Ridder, who had a perfect passer rating at halftime, was far from perfect in the second half. The second-year quarterback reverted to the bad habits that cost him his starting job in the first place. In the third quarter, Ridder threw an interception right to Taylor. That paved the way for Carr to hit Olave for the go-ahead touchdown.
The Saints never lost the lead after that, and Atlanta waved the white flag with more than six minutes left when Ridder was replaced by third-stringer Logan Woodside. He fared no better, throwing an interception to safety Tyrann Mathieu with 1:10 left.
Mathieu’s 74-yard return fell just short of the end zone, which set up the most controversial moment of the afternoon. Although the Saints trotted out Jameis Winston to take a knee from the victory formation, the players overruled offensive coordinator Pete Carmichael’s call to give Jamaal Williams a shot to score his first touchdown of the year instead.
Smith and Allen both were furious. The Falcons coach refused to shake Allen’s hand after the game and instead tore into him for the decision. Allen apologized publicly for the score, and said it wasn’t “acceptable.”

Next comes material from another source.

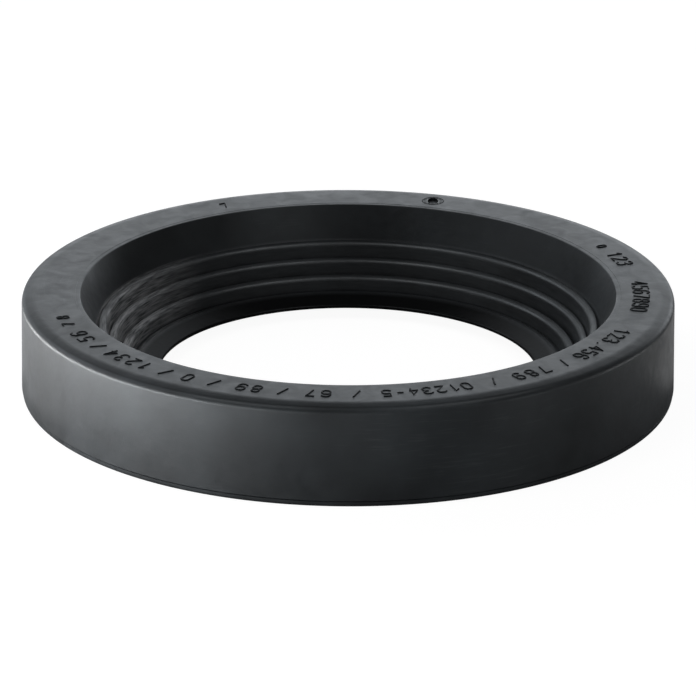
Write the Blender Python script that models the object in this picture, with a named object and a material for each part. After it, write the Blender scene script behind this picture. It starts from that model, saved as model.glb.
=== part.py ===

But after tensions simmered, the Saints were left with the same scenario they entered the afternoon with. They were unsure whether they would make the postseason and went home to see their fate decided by other teams.
It was a situation that could have been entirely avoided if they had taken care of business earlier in the season.
But now, New Orleans' season won't continue.
“It’s hard to not go back and think about some of the games we lost,” tight end Taysom Hill said. “And be in the situation where you don’t control your own situation, you start thinking about ... ‘Man, we needed one more to win the division.’
“We can’t dwell on that stuff. ... That’s a tough thing to do.”